[Set exercise]: In this exercise, reproduce all the entries that follow exactly.

[Supplied data]:
— start —

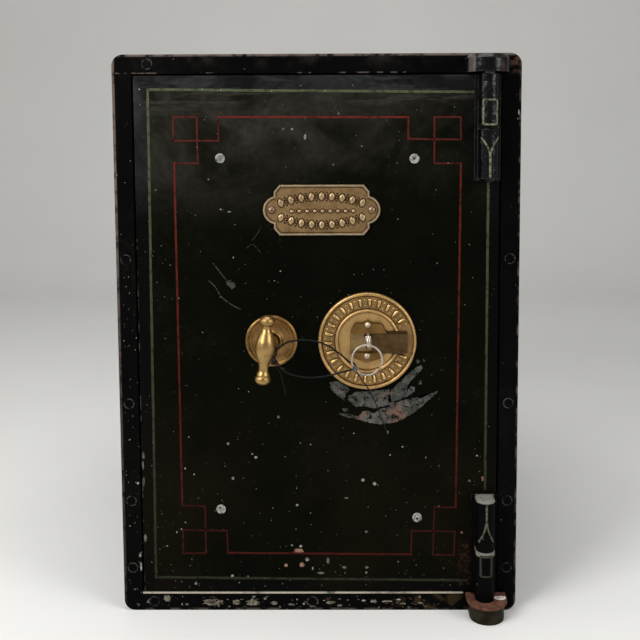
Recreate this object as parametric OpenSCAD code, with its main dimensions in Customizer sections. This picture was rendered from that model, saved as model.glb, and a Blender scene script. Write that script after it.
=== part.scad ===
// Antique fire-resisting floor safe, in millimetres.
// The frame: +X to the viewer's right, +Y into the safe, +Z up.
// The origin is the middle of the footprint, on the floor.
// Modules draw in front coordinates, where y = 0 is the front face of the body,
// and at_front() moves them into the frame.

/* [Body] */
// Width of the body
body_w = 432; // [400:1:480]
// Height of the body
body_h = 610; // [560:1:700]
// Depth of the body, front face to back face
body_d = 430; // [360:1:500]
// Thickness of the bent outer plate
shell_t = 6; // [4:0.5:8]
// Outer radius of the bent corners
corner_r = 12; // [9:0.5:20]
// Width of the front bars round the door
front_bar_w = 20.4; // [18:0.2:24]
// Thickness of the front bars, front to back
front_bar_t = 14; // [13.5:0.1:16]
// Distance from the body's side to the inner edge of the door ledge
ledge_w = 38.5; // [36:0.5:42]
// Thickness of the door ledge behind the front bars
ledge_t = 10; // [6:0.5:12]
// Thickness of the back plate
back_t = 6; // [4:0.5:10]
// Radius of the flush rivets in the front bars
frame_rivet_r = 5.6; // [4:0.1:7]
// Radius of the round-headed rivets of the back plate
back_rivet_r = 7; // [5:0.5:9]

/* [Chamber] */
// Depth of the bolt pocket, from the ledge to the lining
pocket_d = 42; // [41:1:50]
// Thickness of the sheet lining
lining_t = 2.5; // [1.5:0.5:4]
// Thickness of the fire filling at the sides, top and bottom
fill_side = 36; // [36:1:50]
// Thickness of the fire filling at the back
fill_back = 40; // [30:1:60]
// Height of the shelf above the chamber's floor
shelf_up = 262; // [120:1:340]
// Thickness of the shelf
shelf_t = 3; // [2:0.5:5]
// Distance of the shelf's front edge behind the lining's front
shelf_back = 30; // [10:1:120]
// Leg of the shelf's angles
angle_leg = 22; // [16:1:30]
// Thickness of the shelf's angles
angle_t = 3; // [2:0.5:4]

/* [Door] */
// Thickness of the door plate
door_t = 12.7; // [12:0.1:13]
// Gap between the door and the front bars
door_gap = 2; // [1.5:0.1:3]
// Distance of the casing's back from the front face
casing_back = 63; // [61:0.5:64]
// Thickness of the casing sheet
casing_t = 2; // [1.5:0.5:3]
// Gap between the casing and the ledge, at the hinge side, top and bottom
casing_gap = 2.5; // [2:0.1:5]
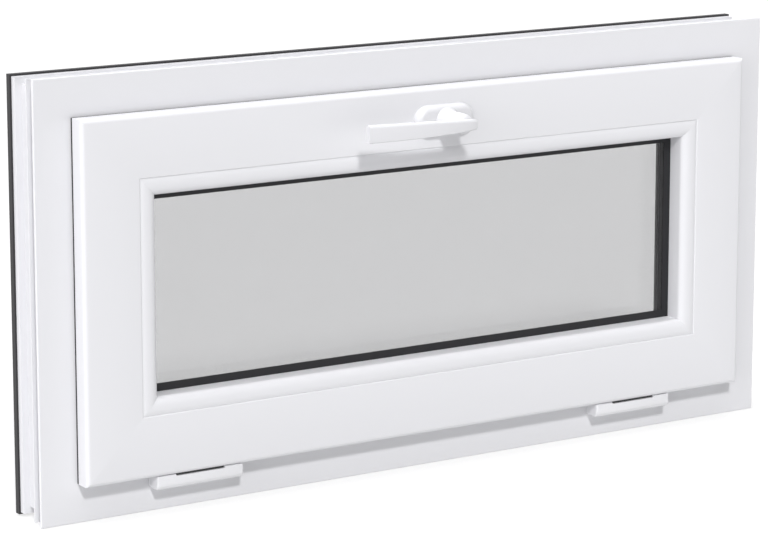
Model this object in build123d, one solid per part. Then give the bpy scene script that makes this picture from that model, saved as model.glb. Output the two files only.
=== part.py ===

— end —

[Problem solution]:
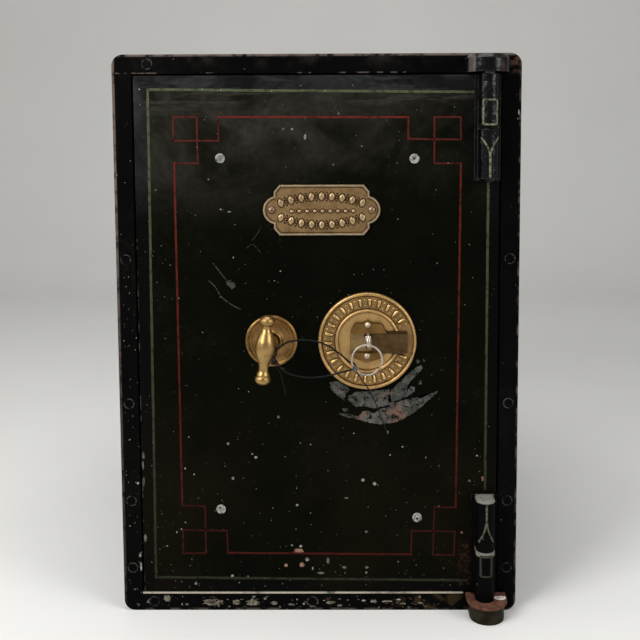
Recreate this object as parametric OpenSCAD code, with its main dimensions in Customizer sections. This picture was rendered from that model, saved as model.glb, and a Blender scene script. Write that script after it.
=== part.scad ===
// Antique fire-resisting floor safe, in millimetres.
// The frame: +X to the viewer's right, +Y into the safe, +Z up.
// The origin is the middle of the footprint, on the floor.
// Modules draw in front coordinates, where y = 0 is the front face of the body,
// and at_front() moves them into the frame.

/* [Body] */
// Width of the body
body_w = 432; // [400:1:480]
// Height of the body
body_h = 610; // [560:1:700]
// Depth of the body, front face to back face
body_d = 430; // [360:1:500]
// Thickness of the bent outer plate
shell_t = 6; // [4:0.5:8]
// Outer radius of the bent corners
corner_r = 12; // [9:0.5:20]
// Width of the front bars round the door
front_bar_w = 20.4; // [18:0.2:24]
// Thickness of the front bars, front to back
front_bar_t = 14; // [13.5:0.1:16]
// Distance from the body's side to the inner edge of the door ledge
ledge_w = 38.5; // [36:0.5:42]
// Thickness of the door ledge behind the front bars
ledge_t = 10; // [6:0.5:12]
// Thickness of the back plate
back_t = 6; // [4:0.5:10]
// Radius of the flush rivets in the front bars
frame_rivet_r = 5.6; // [4:0.1:7]
// Radius of the round-headed rivets of the back plate
back_rivet_r = 7; // [5:0.5:9]

/* [Chamber] */
// Depth of the bolt pocket, from the ledge to the lining
pocket_d = 42; // [41:1:50]
// Thickness of the sheet lining
lining_t = 2.5; // [1.5:0.5:4]
// Thickness of the fire filling at the sides, top and bottom
fill_side = 36; // [36:1:50]
// Thickness of the fire filling at the back
fill_back = 40; // [30:1:60]
// Height of the shelf above the chamber's floor
shelf_up = 262; // [120:1:340]
// Thickness of the shelf
shelf_t = 3; // [2:0.5:5]
// Distance of the shelf's front edge behind the lining's front
shelf_back = 30; // [10:1:120]
// Leg of the shelf's angles
angle_leg = 22; // [16:1:30]
// Thickness of the shelf's angles
angle_t = 3; // [2:0.5:4]

/* [Door] */
// Thickness of the door plate
door_t = 12.7; // [12:0.1:13]
// Gap between the door and the front bars
door_gap = 2; // [1.5:0.1:3]
// Distance of the casing's back from the front face
casing_back = 63; // [61:0.5:64]
// Thickness of the casing sheet
casing_t = 2; // [1.5:0.5:3]
// Gap between the casing and the ledge, at the hinge side, top and bottom
casing_gap = 2.5; // [2:0.1:5]
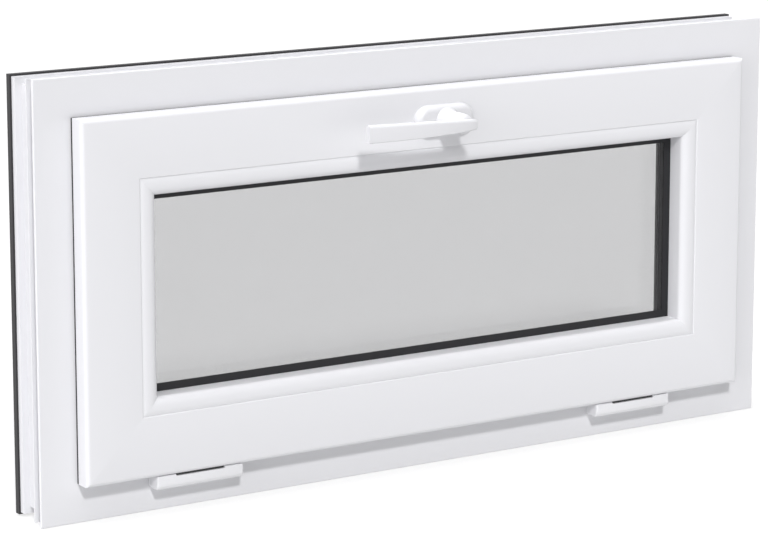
Model this object in build123d, one solid per part. Then give the bpy scene script that makes this picture from that model, saved as model.glb. Output the two files only.
=== part.py ===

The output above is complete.